With An Electric/Gas Meat Smoker

  1. Turn your smoker on. (Tip: The manufacturer’s instructions might come in handy to determine how to do this.)
  2. Put your wood pieces, or wood chips, into the smoker (Tip: Each smoker will have a specific area to place these. Again, referring to the manufacturer’s instructions will be helpful if you are unsure about where they go.)
  3. Make sure that your smoker is holding its temperature at about 225 degrees F before adding your meat
  4. Place your slab of meat in the smoker (Tip: Make sure that the meat is never over direct heat.)(Note: The inclusion of cold meat into your grill will bring the internal temperature down to about 220 degrees F)
  5. Close the lid of your smoker making sure that the exhaust vent is completely open for smoke ventilation.

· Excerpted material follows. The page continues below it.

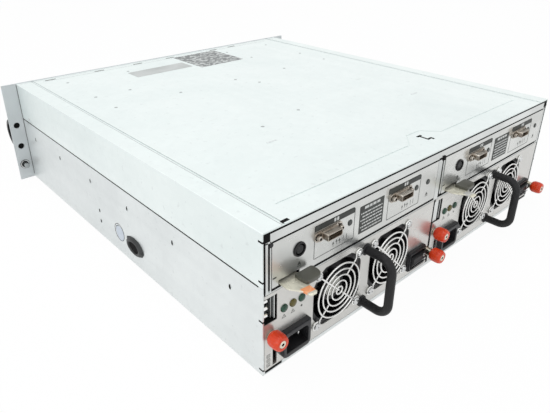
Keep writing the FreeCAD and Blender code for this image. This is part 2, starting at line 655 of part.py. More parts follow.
def pw_guards(x0):
    """Wire finger guards: concentric rings over two crossed legs that end at the screws."""
    solids = []
    w = GUARD_WIRE
    seat = w * 0.9          # rings bed a little into the legs, as welded wires do
    reach = FAN_SCREWS / 2
    for u in FAN_X:
        x = x0 + u
        rings = []
        for r in GUARD_RINGS:
            outer = bar(x, seat, seat + w, FAN_Z, r + w / 2, GUARD_SIDES)
            rings.append(outer.cut(bar(x, seat, seat + w, FAN_Z, r - w / 2, GUARD_SIDES)))
        legs = []
        for k in range(4):
            leg = box(x, x + reach * math.sqrt(2), 0, w, FAN_Z - w / 2, FAN_Z + w / 2)
            leg.rotate(V(x, 0, FAN_Z), V(0, 1, 0), 45 + 90 * k)
            legs.append(leg)
        loops, heads = [], []
        for sx in (-1, 1):
            for sz in (-1, 1):
                px, pz = x + sx * reach, FAN_Z + sz * reach
                loops.append(bar(px, 0, w, pz, SCREW_R + 0.4, 10))
                heads.append(tapered(px, pz, 10, [(w, SCREW_R), (w + SCREW_H * 0.6, SCREW_R),
                                                  (w + SCREW_H, SCREW_R - 1.0)]))
        solids.append(fuse(rings + legs + loops))
        solids.extend(heads)
    return solids


def pw_handle(x0):
    """Bent round bar between the fans, with a flange at each foot."""
    x = x0 + HANDLE_U
    lo, hi = HANDLE_Z
    r, out, bend = HANDLE_R, HANDLE_OUT, HANDLE_BEND
    foot = 1.0
    bars = [bar(x, 0, out - bend, lo, r, HANDLE_SIDES), bar(x, 0, out - bend, hi, r, HANDLE_SIDES)]
    post = [(px, out + pz, lo + bend) for px, _, pz in ngon(x, 0, 0, r, HANDLE_SIDES)]
    bars.append(prism(post, (0, 0, hi - lo - 2 * bend)))
    for z, turn in ((lo, 90), (hi, -90)):
        pts = [V(*p) for p in ngon(x, z, out - bend, r, HANDLE_SIDES)]
        section = Part.Face(Part.makePolygon(pts + [pts[0]]))
        centre = V(x, out - bend, z + math.copysign(bend, turn))
        bars.append(section.revolve(centre, V(1, 0, 0), turn))
    feet = [bar(x, 0, foot, z, r + 1.2, HANDLE_SIDES) for z in (lo, hi)]
    return fuse(bars + feet)


def pw_inlet(x0):
    """Chassis power inlet with its recessed socket and three blades."""
    x = x0 + INLET_U
    w, h = INLET_W / 2, INLET_H / 2
    bezel = rounded(box(x - w, x + w, 0, INLET_OUT, INLET_Z - h, INLET_Z + h), 3.0, "Y",
                    lambda p: p.z < INLET_Z)
    body = box(x - w + 2.2, x + w - 2.2, -SOCKET_DEEP + 1, 0, INLET_Z - h + 2.2, INLET_Z + h - 2.2)
    sw, sh = SOCKET_W / 2, SOCKET_HT / 2
    cut = 4.0
    outline = [(-sw, -sh), (sw, -sh), (sw, sh - cut), (sw - cut, sh), (-sw + cut, sh), (-sw, sh - cut)]
    socket = prism([(x + a, INLET_OUT - SOCKET_DEEP, INLET_Z + b) for a, b in outline],
                   (0, SOCKET_DEEP + 1, 0))
    inlet = fuse([bezel, body]).cut(socket)
    blades = []
    for dx, dz in ((-7, -2), (7, -2), (0, 2)):
        blades.append(box(x + dx - 1, x + dx + 1, INLET_OUT - SOCKET_DEEP - 1, BLADE_END,
                          INLET_Z + dz - 2, INLET_Z + dz + 2))
    return fuse([inlet] + blades)


def pw_switch_frame(x0):
    x = x0 + SWITCH_U
    w, h = SWITCH_W / 2, SWITCH_H / 2
    bezel = rounded(box(x - w, x + w, 0, SWITCH_OUT, SWITCH_Z - h, SWITCH_Z + h), 2.0)
    body = box(x - w + 1.7, x + w - 1.7, -16, 0, SWITCH_Z - h + 1.7, SWITCH_Z + h - 1.7)
    well = box(x - w + 3, x + w - 3, -12, SWITCH_OUT + 1, SWITCH_Z - h + 3, SWITCH_Z + h - 3)
    frame = fuse([bezel, body]).cut(well)
    return frame


def pw_rocker(x0):
    """Rocker: ridge along the middle, two sloping faces, swinging on a sideways axis."""
    x = x0 + SWITCH_U
    w = SWITCH_W / 2 - 3 - ROCKER_GAP
    h = SWITCH_H / 2 - 3 - ROCKER_SWING
    y = ROCKER_PIVOT_Y
    top = SWITCH_OUT + ROCKER_OUT
    pts = [(y - 3, -4), (y, -h + 1.2), (SWITCH_OUT + 0.8, -h + 0.6), (top - 0.8, -0.8), (top - 0.8, 0.8),
           (SWITCH_OUT + 3.2, h - 0.9), (y, h - 1.2), (y - 3, 4)]
    return prism([(x - w, a, SWITCH_Z + b) for a, b in pts], (2 * w, 0, 0))


def pw_lights(x0):
    lights = []
    for u in LED_U:
        stem = bar(x0 + u, -6, 0.5, LED_Z, LED_R - 1.0, 10)
        cap = tapered(x0 + u, LED_Z, 20, [(0, LED_R), (0.8, LED_R), (1.6, LED_R * 0.7)])
        lights.append(fuse([stem, cap]))
    return lights


def pw_thumbscrew(x0, place):
    """Captive thumbscrew: shank through the faceplate, collar, flared grip and slotted tip."""
    u, z, stand = place
    y = stand
    x = x0 + u
    shank = turned(x, z, [(0, -10), (KNOB_SHANK_R, -9), (KNOB_SHANK_R, 1), (0, 1)])
    collar = bar(x, 0.3, y + 0.5, z, KNOB_NECK_R - 0.8, KNOB_FLUTES)
    grip = tapered(x, z, KNOB_FLUTES, [(y, KNOB_NECK_R), (y + KNOB_L * 0.5, KNOB_R),
                                       (y + KNOB_L - 1.2, KNOB_R), (y + KNOB_L, KNOB_TIP_R + 1)])
    return fuse([shank, collar, grip])


# ---- build --------------------------------------------------------------------------------
save("chassis_tray", chassis_tray())
save("side_plug", side_plug())
save("top_cover", top_cover())
save("rear_frame", rear_frame())
save("front_frame", front_frame())
save("ear_caps", ear_caps())
save("ear_screws", ear_screws())
save("drive_cage", drive_cage())
save("midplane_board", midplane_board())
for i in range(BAYS):
    save("drive_carrier_%02d" % (i + 1), drive_carrier(i))
for k in (0, 1):
    n = k + 1
    x0 = IO_X0 - k * MODULE_PITCH
    save("io_%d_case" % n, io_case(x0))
    save("io_%d_board" % n, io_board(x0))
    save("io_%d_ports" % n, io_ports(x0))
    save("io_%d_console_port" % n, io_console(x0))
    save("io_%d_lenses" % n, io_lenses(x0))
    save("io_%d_release_tab" % n, io_tab(x0))
    x0 = PW_X0 - k * MODULE_PITCH
    save("power_%d_case" % n, pw_case(x0))
    save("power_%d_fan_frames" % n, pw_fan_frames(x0))
    save("power_%d_rotor_a" % n, pw_rotor(x0 + FAN_X[1]))
    save("power_%d_rotor_b" % n, pw_rotor(x0 + FAN_X[0]))
    save("power_%d_fan_guards" % n, pw_guards(x0))
    save("power_%d_handle" % n, pw_handle(x0))
    save("power_%d_inlet" % n, pw_inlet(x0))
    save("power_%d_switch_frame" % n, pw_switch_frame(x0))
    save("power_%d_rocker" % n, pw_rocker(x0))
    save("power_%d_lights" % n, pw_lights(x0))
    save("power_%d_thumbscrew_outer" % n, pw_thumbscrew(x0, KNOB_LEFT))
    save("power_%d_thumbscrew_inner" % n, pw_thumbscrew(x0, KNOB_RIGHT))
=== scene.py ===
import math

import bmesh
import bpy
from mathutils import Matrix, Vector


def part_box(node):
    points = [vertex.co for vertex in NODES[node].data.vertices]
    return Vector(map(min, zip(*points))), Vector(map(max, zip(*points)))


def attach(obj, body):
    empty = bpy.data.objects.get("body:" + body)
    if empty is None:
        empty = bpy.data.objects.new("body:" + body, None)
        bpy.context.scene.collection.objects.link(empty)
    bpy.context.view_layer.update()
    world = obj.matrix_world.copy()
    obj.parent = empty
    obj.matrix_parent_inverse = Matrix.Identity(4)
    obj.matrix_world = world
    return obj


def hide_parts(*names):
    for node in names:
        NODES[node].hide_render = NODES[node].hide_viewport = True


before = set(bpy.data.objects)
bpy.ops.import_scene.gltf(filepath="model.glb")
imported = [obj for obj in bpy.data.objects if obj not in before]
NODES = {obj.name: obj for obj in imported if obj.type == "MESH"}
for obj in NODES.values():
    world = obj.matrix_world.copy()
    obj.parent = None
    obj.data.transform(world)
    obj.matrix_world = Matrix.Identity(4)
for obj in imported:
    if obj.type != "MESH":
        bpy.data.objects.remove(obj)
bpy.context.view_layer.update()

MM = 0.001
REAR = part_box("rear_frame")[1].y / MM        # plane of the module faces
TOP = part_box("top_cover")[1].z / MM          # skin of the cover
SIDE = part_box("top_cover")[1].x / MM         # outer face of the right-hand wall
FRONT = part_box("front_frame")[0].y / MM      # front of the ear plate
SEAM_Z = (82.8, 84.15)                       # gap between tray and cover
RAIL_Z = 64.0                                # height of the small rail holes in the wall
EAR_SCREW = (232.55, 20.8)                   # x and z of the captive screws


# ---- shape helpers: everything is drawn in millimetres ------------------------------------
def add_loops(bm, loops, endless=False):
    """Skins a chain of matching outlines of (x, y, z) corners, capped or closed on itself."""
    rows = [[bm.verts.new(p) for p in loop] for loop in loops]
    for a, b in zip(rows, rows[1:] + rows[:1] if endless else rows[1:]):
        for i in range(len(a)):
            j = (i + 1) % len(a)
            bm.faces.new((a[i], a[j], b[j], b[i]))
    if not endless:
        bm.faces.new(list(reversed(rows[0])))
        bm.faces.new(rows[-1])


def add_prism(bm, outline, y0, y1):
    """Flat outline of (x, z) corners pushed along Y."""
    add_loops(bm, [[(x, y, z) for x, z in outline] for y in (y0, y1)])


def add_plate(bm, outline, z0, z1):
    """Flat outline of (x, y) corners pushed along Z."""
    add_loops(bm, [[(x, y, z) for x, y in outline] for z in (z0, z1)])


def add_section(bm, outline, x0, x1):
    """Flat outline of (y, z) corners pushed along X."""
    add_loops(bm, [[(x, y, z) for y, z in outline] for x in (x0, x1)])


def add_ring(bm, outer, inner, y0, y1):
    """Closed frame between two outlines that have the same number of corners."""
    add_loops(bm, [[(x, y, z) for x, z in line] for line, y in (
        (outer, y0), (outer, y1), (inner, y1), (inner, y0))], endless=True)


def add_box(bm, x0, x1, y0, y1, z0, z1):
    add_prism(bm, [(x0, z0), (x1, z0), (x1, z1), (x0, z1)], y0, y1)


def add_lathe(bm, x, z, profile, sides=48, flute=None):
    """Turns (radius, y) points about a line along Y; flute(radius, y, angle) may dent it."""
    rings = []
    for r, y in profile:
        if r < 1e-6:
            rings.append([bm.verts.new((x, y, z))])
            continue
        ring = []
        for i in range(sides):
            a = 2 * math.pi * i / sides
            q = flute(r, y, a) if flute else r
            ring.append(bm.verts.new((x + q * math.cos(a), y, z + q * math.sin(a))))
        rings.append(ring)
    for a, b in zip(rings, rings[1:]):
        for i in range(sides):
            j = (i + 1) % sides
            corners = [a[i % len(a)], a[j % len(a)], b[j % len(b)], b[i % len(b)]]
            corners = list(dict.fromkeys(corners))
            if len(corners) > 2:
                bm.faces.new(corners)


def add_tube(bm, path, radius, sides=16):
    """Round bar along a path of points."""
    pts = [Vector(p) for p in path]
    loops, side = [], None
    for i, p in enumerate(pts):
        along = (pts[min(i + 1, len(pts) - 1)] - pts[max(i - 1, 0)]).normalized()
        if side is None:
            side = along.orthogonal().normalized()
        side = (side - along * side.dot(along)).normalized()
        up = along.cross(side)
        loops.append([p + radius * (math.cos(a) * side + math.sin(a) * up)
                      for a in (2 * math.pi * k / sides for k in range(sides))])
    add_loops(bm, loops)


def corner_arc(cx, cz, r, start, steps=6):
    turns = (math.radians(start + 90 * k / steps) for k in range(steps + 1))
    return [(cx + r * math.cos(a), cz + r * math.sin(a)) for a in turns]


def both_sides(a, b):
    """The span a..b of x on the right, and its mirror on the left."""
    return (-b, -a), (a, b)


def rounded_outline(x, z, w, h, radii, steps=6):
    """Rectangle with its own radius at each corner: right top, left top, left bottom, right
    bottom."""
    a, b = w / 2, h / 2
    out = []
    for r, sx, sz, start in zip(radii, (1, -1, -1, 1), (1, 1, -1, -1), (0, 90, 180, 270)):
        out += corner_arc(x + sx * (a - r), z + sz * (b - r), r, start, steps)
    return out


def ellipse(a, b, ra, rb, sides, start=0):
    """Corners of an ellipse about (a, b)."""
    turns = (math.radians(start + 360 * k / sides) for k in range(sides))
    return [(a + ra * math.cos(t), b + rb * math.sin(t)) for t in turns]


def circle_outline(x, z, r, n=32):
    return ellipse(x, z, r, r, n)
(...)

  6. Be sure that your smoker is maintaining an internal temperature of 220 degrees F throughout the smoking process. Use a temperature gauge for accuracy.
  7. KEEP THE LID CLOSED!
  8. Wait until your meat is cooked (Tip: Each type of meat will need to cook for a different amount of time.)
  9. Test your meat using a meat thermometer. (Tip: Much like cooking time the recommended interior temperature will be unique to the type of meat being smoked.)